» **Task**: Your task is to copy the stretch of lines in the records below that begins with the line containing "eye_turns = np.radians(PULL_HOLE_ANGLES)" and ends with the line containing "cad_parts[node].hide_render = cad_parts[node].hide_viewport", exactly as written, with nothing added.

» **Input material**:
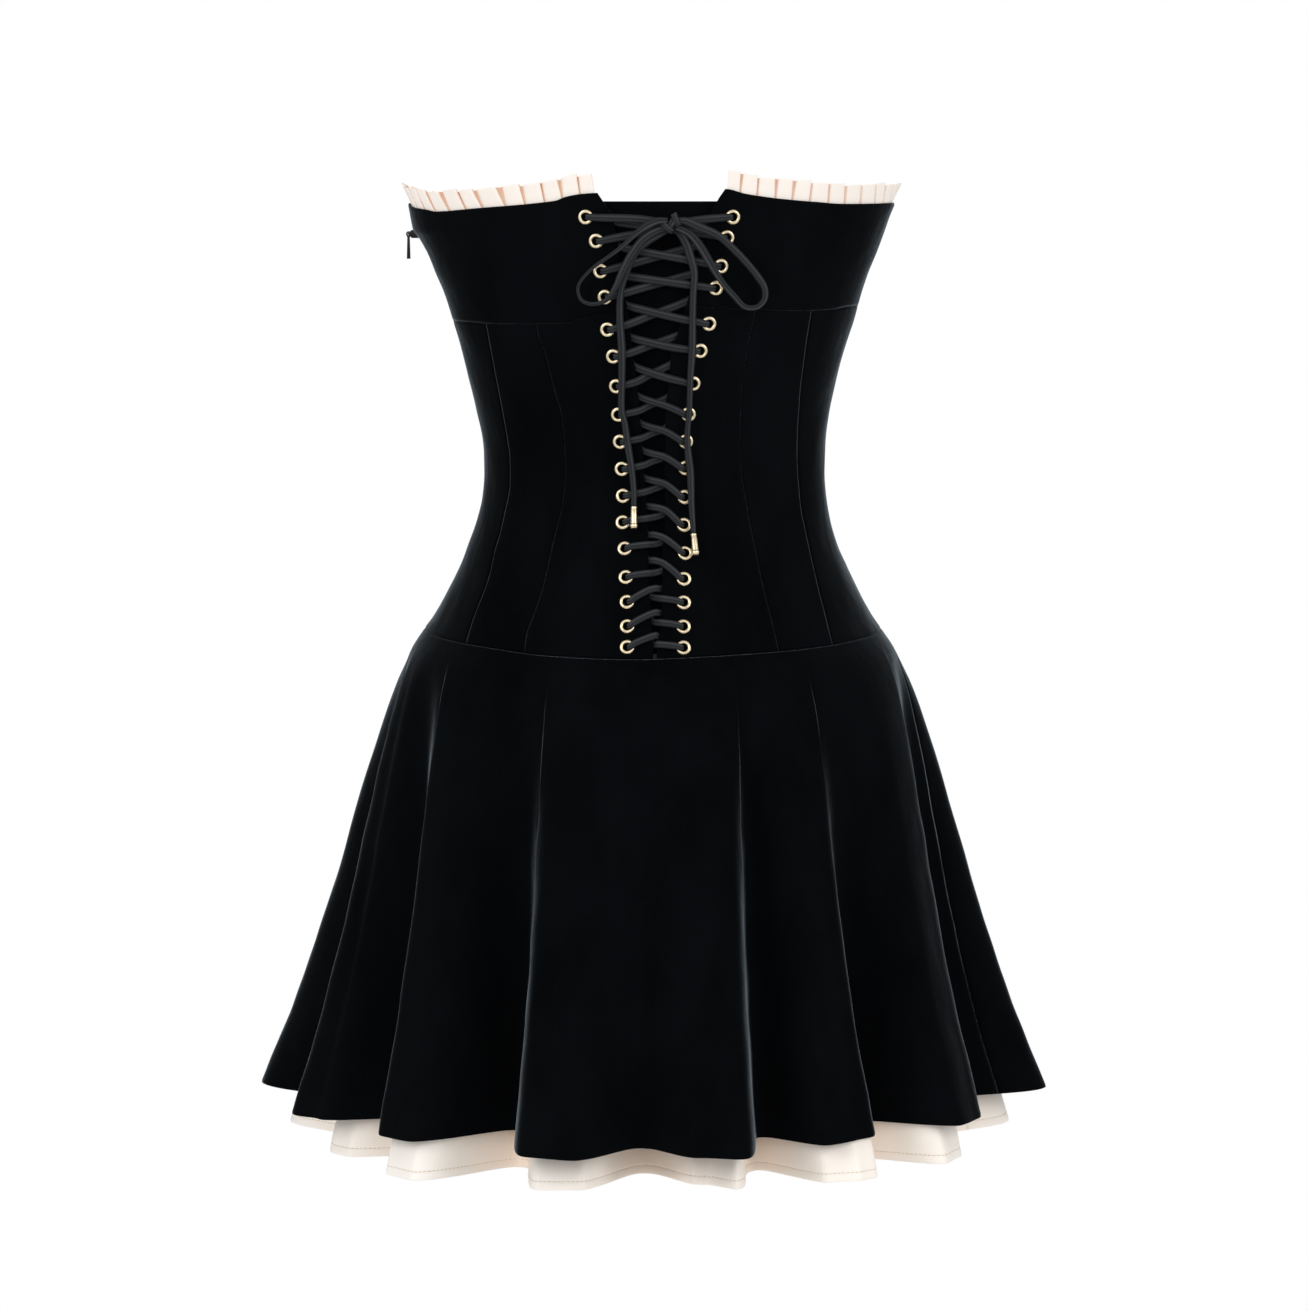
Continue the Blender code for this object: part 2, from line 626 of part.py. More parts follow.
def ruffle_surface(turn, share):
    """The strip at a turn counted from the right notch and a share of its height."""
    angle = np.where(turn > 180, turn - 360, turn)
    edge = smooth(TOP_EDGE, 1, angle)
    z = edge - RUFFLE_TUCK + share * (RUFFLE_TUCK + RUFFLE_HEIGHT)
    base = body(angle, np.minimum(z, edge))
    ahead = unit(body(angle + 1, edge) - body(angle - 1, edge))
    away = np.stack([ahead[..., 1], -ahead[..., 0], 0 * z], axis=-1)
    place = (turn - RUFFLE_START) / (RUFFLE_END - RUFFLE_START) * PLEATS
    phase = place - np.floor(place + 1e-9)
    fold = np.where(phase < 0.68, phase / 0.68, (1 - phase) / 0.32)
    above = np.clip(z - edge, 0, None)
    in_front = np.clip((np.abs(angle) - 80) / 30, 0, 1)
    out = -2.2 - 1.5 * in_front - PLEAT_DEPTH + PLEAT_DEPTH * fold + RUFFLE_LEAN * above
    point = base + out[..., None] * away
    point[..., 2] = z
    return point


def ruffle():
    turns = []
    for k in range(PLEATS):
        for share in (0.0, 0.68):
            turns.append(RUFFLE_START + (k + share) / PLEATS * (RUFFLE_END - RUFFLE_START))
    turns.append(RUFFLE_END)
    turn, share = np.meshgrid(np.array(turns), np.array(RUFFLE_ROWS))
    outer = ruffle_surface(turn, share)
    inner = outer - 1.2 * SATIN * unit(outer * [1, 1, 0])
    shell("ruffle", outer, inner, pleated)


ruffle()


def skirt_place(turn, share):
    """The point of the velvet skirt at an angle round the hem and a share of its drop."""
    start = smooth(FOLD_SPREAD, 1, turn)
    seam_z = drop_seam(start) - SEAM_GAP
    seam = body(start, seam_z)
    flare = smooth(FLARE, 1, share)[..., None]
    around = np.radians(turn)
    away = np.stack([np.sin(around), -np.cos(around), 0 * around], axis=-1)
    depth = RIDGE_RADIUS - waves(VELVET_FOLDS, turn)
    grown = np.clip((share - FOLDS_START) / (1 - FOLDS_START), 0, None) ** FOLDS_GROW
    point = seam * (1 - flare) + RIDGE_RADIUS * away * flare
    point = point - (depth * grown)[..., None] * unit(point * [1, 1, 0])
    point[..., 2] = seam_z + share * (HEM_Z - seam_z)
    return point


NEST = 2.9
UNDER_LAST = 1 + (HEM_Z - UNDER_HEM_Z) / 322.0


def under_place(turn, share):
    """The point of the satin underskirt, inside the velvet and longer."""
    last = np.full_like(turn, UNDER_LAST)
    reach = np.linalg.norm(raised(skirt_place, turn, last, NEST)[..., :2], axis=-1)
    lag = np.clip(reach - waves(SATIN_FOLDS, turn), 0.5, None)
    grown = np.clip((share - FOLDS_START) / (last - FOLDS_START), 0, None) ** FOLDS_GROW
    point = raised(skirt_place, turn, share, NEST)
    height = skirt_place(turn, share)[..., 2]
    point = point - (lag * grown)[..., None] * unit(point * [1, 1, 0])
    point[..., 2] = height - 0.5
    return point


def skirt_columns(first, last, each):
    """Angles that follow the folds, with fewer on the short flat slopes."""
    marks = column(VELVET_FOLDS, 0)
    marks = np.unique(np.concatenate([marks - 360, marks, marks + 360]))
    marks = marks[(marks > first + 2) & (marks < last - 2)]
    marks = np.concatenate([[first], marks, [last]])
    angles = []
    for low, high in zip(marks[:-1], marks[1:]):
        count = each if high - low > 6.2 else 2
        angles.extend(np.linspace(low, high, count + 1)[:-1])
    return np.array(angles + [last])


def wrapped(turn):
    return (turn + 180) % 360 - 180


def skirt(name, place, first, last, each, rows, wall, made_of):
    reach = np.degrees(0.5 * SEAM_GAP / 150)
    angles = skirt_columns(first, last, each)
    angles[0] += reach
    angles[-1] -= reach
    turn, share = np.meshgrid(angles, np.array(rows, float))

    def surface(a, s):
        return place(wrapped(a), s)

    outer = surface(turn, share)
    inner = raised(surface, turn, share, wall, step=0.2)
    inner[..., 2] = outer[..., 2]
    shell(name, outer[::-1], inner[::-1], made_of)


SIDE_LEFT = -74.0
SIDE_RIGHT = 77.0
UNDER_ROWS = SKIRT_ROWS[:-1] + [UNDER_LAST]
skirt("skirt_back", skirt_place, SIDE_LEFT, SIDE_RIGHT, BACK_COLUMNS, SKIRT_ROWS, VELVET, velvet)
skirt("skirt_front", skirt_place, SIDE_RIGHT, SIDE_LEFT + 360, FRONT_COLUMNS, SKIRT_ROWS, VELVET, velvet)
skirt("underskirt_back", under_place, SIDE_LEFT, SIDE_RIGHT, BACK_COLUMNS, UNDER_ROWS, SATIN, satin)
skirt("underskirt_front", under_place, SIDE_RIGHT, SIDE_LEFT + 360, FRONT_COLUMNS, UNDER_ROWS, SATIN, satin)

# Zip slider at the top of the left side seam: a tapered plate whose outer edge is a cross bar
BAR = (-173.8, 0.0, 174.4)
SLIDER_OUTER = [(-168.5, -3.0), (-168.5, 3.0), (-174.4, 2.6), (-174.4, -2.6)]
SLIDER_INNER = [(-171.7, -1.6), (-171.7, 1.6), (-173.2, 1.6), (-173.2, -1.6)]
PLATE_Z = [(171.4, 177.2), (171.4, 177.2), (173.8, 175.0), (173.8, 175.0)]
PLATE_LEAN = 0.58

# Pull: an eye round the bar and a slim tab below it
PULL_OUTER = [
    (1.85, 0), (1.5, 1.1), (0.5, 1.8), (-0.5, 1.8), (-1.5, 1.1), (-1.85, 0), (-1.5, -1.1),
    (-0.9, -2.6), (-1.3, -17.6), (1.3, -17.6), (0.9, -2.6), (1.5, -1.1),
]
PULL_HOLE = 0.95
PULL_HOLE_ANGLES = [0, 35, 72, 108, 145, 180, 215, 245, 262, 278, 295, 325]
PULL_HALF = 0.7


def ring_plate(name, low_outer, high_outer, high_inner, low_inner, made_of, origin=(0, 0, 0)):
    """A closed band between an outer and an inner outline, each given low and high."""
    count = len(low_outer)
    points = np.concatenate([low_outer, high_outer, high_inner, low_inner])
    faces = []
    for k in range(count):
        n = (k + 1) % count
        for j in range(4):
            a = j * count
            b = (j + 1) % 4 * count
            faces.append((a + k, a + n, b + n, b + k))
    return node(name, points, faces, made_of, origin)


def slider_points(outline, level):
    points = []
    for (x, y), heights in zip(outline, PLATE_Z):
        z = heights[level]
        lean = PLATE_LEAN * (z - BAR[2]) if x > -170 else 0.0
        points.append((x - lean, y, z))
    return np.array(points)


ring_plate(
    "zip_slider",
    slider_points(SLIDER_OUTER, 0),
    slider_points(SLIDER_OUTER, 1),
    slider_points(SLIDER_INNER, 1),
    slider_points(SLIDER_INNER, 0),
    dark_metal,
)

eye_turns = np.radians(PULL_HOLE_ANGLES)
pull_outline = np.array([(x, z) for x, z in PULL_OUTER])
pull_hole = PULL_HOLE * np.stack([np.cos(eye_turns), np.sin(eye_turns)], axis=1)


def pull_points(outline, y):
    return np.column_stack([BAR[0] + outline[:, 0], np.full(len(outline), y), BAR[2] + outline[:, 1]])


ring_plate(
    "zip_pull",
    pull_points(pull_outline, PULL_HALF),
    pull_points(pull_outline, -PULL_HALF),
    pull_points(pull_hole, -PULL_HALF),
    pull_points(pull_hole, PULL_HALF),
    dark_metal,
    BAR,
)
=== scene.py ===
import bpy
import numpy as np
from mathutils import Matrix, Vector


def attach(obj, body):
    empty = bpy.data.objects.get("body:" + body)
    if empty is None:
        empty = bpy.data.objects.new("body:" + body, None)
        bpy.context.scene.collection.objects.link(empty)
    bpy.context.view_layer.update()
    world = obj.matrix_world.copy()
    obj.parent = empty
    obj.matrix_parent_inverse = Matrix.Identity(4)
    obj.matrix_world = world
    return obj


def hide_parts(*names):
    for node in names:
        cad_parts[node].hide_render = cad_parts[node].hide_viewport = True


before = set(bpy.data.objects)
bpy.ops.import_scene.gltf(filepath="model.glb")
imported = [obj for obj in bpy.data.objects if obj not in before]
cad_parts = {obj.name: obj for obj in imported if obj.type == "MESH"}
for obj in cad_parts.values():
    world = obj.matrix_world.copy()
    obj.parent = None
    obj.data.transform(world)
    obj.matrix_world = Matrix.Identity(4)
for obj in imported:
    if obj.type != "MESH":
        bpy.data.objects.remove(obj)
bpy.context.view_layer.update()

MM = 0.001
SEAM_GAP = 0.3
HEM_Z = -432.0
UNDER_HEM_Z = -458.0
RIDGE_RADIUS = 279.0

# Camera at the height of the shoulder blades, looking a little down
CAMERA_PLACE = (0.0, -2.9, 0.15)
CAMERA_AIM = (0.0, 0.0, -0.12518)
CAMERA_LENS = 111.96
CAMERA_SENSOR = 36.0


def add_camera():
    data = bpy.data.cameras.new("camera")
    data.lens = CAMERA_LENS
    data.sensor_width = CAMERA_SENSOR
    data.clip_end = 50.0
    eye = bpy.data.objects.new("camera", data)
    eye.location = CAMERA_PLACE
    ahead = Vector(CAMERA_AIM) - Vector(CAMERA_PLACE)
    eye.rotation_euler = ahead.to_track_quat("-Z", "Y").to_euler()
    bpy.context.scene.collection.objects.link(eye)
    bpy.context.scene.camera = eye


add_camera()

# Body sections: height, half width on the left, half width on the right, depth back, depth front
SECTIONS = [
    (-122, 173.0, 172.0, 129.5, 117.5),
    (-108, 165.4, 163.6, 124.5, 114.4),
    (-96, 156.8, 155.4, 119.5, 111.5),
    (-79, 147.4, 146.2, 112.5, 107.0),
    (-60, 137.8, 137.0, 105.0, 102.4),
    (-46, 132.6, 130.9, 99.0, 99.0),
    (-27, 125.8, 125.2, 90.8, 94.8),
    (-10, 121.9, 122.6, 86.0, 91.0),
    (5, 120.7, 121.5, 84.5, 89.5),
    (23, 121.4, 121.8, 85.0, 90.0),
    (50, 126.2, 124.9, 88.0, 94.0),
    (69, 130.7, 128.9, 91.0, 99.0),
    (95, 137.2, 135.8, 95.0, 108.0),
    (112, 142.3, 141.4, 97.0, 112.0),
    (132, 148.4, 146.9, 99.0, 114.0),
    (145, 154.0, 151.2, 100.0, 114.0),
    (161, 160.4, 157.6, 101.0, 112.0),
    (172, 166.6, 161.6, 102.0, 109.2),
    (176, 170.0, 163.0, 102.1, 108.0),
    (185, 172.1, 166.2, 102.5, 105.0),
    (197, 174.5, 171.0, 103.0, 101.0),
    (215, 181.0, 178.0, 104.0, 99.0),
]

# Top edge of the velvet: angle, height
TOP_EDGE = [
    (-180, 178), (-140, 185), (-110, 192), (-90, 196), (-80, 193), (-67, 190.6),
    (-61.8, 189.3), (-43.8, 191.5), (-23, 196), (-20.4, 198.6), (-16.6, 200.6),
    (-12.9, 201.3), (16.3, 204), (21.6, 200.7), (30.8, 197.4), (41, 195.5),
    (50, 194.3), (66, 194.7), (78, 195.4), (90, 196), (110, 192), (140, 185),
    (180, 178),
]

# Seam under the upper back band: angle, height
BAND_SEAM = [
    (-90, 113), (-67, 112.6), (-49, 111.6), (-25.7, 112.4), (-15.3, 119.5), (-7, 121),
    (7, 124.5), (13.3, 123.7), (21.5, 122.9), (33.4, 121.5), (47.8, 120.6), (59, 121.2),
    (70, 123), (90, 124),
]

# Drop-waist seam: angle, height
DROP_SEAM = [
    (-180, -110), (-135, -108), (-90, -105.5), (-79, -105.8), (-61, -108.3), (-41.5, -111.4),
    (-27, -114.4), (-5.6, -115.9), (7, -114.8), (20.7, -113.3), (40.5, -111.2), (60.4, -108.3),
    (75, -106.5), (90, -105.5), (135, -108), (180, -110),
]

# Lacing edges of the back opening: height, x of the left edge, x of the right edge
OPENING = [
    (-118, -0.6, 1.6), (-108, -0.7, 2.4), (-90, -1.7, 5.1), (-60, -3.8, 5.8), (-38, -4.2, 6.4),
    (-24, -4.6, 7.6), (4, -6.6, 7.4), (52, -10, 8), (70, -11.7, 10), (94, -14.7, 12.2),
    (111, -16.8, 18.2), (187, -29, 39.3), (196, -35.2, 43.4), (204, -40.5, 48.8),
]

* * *

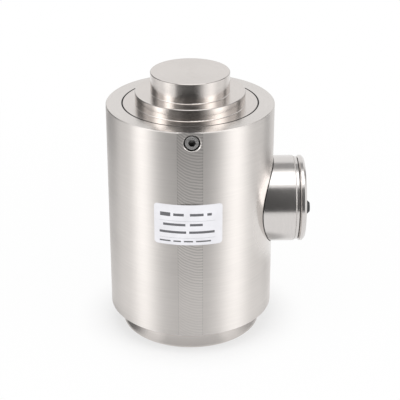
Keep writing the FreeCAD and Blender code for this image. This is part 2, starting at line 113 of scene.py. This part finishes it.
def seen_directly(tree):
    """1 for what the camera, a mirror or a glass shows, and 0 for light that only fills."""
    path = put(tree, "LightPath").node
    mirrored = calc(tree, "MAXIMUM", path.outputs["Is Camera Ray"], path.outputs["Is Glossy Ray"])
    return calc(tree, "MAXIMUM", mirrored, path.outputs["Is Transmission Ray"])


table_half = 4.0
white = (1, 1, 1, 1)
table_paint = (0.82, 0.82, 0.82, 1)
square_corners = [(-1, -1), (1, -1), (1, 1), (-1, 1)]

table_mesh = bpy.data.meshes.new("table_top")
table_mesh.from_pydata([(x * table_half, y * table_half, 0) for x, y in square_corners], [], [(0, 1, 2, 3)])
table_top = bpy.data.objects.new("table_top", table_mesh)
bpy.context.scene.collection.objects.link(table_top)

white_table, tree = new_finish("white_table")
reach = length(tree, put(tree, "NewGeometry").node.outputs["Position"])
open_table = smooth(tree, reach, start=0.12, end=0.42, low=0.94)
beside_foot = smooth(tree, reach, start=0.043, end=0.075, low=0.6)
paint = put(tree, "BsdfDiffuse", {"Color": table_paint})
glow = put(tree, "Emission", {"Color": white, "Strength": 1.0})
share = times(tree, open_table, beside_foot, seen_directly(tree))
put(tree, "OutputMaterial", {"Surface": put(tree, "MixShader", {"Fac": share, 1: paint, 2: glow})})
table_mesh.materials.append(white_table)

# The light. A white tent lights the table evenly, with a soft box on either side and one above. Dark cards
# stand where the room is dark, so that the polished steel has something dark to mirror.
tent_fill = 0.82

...

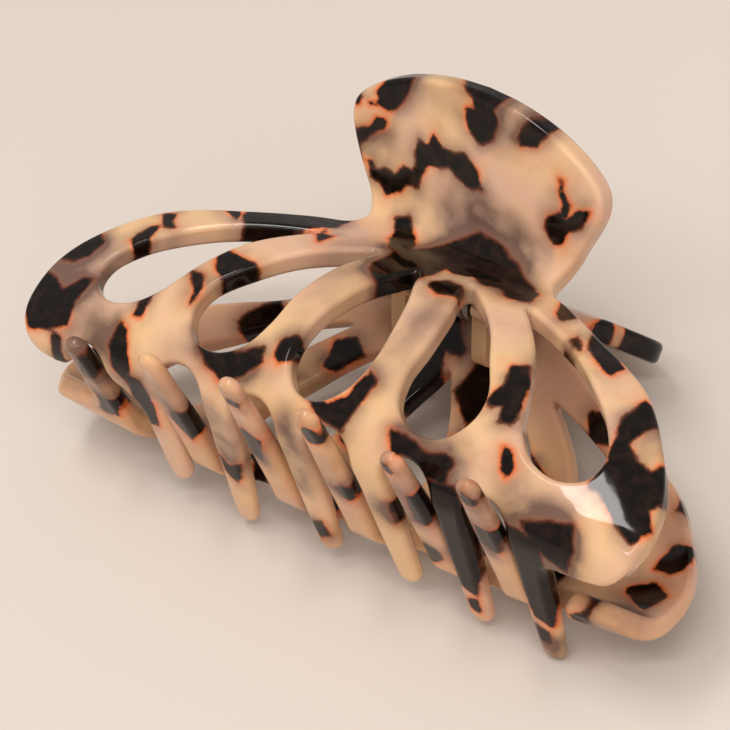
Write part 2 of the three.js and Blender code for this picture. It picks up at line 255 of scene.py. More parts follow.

» **Answer in full**:
eye_turns = np.radians(PULL_HOLE_ANGLES)
pull_outline = np.array([(x, z) for x, z in PULL_OUTER])
pull_hole = PULL_HOLE * np.stack([np.cos(eye_turns), np.sin(eye_turns)], axis=1)


def pull_points(outline, y):
    return np.column_stack([BAR[0] + outline[:, 0], np.full(len(outline), y), BAR[2] + outline[:, 1]])


ring_plate(
    "zip_pull",
    pull_points(pull_outline, PULL_HALF),
    pull_points(pull_outline, -PULL_HALF),
    pull_points(pull_hole, -PULL_HALF),
    pull_points(pull_hole, PULL_HALF),
    dark_metal,
    BAR,
)
=== scene.py ===
import bpy
import numpy as np
from mathutils import Matrix, Vector


def attach(obj, body):
    empty = bpy.data.objects.get("body:" + body)
    if empty is None:
        empty = bpy.data.objects.new("body:" + body, None)
        bpy.context.scene.collection.objects.link(empty)
    bpy.context.view_layer.update()
    world = obj.matrix_world.copy()
    obj.parent = empty
    obj.matrix_parent_inverse = Matrix.Identity(4)
    obj.matrix_world = world
    return obj


def hide_parts(*names):
    for node in names:
        cad_parts[node].hide_render = cad_parts[node].hide_viewport = True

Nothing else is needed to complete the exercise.